Which is why the Wallace Collection is a peculiar place for Damien Hirst’s new attempt at creating art through his newfound friends, the paintbrush and the canvas.  Possibly he sees The Wallace as an inspiration to historical standards and now’s the time to shed the burden of putrefying animal carcasses.  Every one of his paintings, however, is a direct retrograde of somebody or something else: Francis Bacon’s chalk lines, 1990’s digital compositing, Dutch historical vanitas symbolism.  Running out of people to copy, Hirst even remakes himself using his own shark jaws, dots, and skulls from previous sculptures.  The whole scene felt more like an art school critique room than any sort of mature work by an established artist.  I guess that’s Damien, done.

Beyond the paintings, however, and much more importantly, is a Hirst contribution more profound, more substantial, and ultimately more significant to the art world.  In his effort to hang his canvases, Hirst has had to hang fresh wallpaper behind them.  The silvery, silky Victorian fabric fits the style of the interior perfectly, but also introduces a modern take on an old idea.  I found the wallpaper to be more visually absorbing than any of Hirst’s work.  It’s a damn shame most of the fabric is covered by someone’s mediocrity, but I suppose that’s the price of seeing new art.  We all have to do our bit by enduring the desperate in order to get at the quality.  I don’t care what Hirst does in the future, but whatever it is, he can show his next exhibition in my apartment if he needs a venue.  (Note to Hirst: the interior style of my apartment is mostly modern minimalism, and the wall colour could do with a little warming up.)


Nov 15 2009

simian’s theorem of grasp

In order to further assist artists with their efforts in gaining a following and thus increasing their importance to the brotherhood of man, I thought to create a mathematical model that explicitly describes a winning formula.  “Simian’s Theorem of Grasp” is a useful device for eliminating those individuals, who, in the end, don’t matter enough to the lonely artist, while optimizing the number of people in the world who do.  We can all do with a little closet cleaning, and to no-one is this activity more important than to the starving artist.
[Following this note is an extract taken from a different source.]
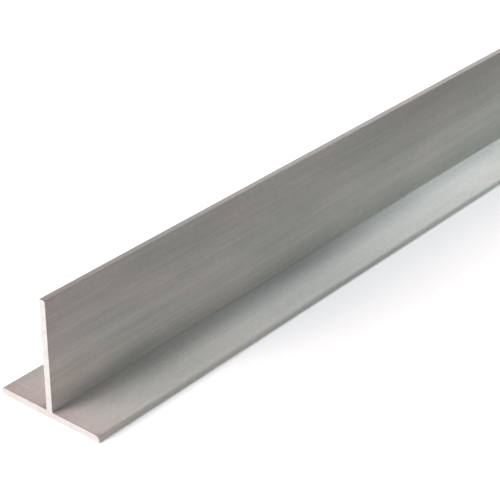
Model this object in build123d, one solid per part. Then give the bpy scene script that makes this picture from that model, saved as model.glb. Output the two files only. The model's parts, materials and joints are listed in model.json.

Simian’s Theorem of Grasp states that

x = y - (a + b + c + d);

where the constants and variables are explained to the forlorn artist as follows:

a = you, and, with the possible exception of Grayson Perry, is always constant at 1.  Realistically, if you hope to have a chance with your art, your influence should attempt to reach beyond this lonely number.

b = your friends (variable in number, decreasing with time, and usually insignificant in this filthy business of art.). This group will never tell you that your art is rubbish, and will therefore most likely lie to you when asked by you, “This art, do you get it?”  Your friends are one thing, your friends in art are quite another.  In fact, your true friends will probably thank you for literally leaving them out of the equation.

c = art patrons.  These individuals are usually quite wealthy in cash, but poor in judgement in matters of art.  People in this group can include British bankers, Russian oligarchs, American hedge fund managers, Mexican drug runners, and Charles Saatchi.  When we speak of those with “more money than sense”, it’s this group of whom we speak.

d = sycophantic art culture hangers-on (similar to “b” above, but even less significant in the art scheme of things).  Those in this group act differently than variable “b” in that the number may actually increase with time if you’re represented by powerful, yet delusional, agents.  Please remember however that knowing more of the wrong people doesn’t help you with your goal of making a real difference in the world.

y = everybody on planet earth; including those hard to count tribes in Indonesian jungles.

x = this is perhaps the most important of the variables: this the magical number of willing individuals who seek to derive meaning, or feel emotion, or exhibit love toward your art.  This group can include those that, unprompted, unpaid, and unrehearsed, say they like your work.  The higher this number, the more influential you will be to mankind.  This variable is the antithesis of a,b,c and d combined.  Think of x as the Jedi knights, while a,b,c and d are, well, you know who…

Success in art is really this simple.  It’s been proven to be true by those that have high “x” factors, such as Anish Kapoor, and perversely proven true by those, such as Damien Hirst,  with high “c” and “d” factors.  Please be advised that, because of its greater potential, “x” can be an extremely large number.  The wise artist will use this to his or her advantage, and will soon find that the c’s and d’s of the formula soon become useless and trivial.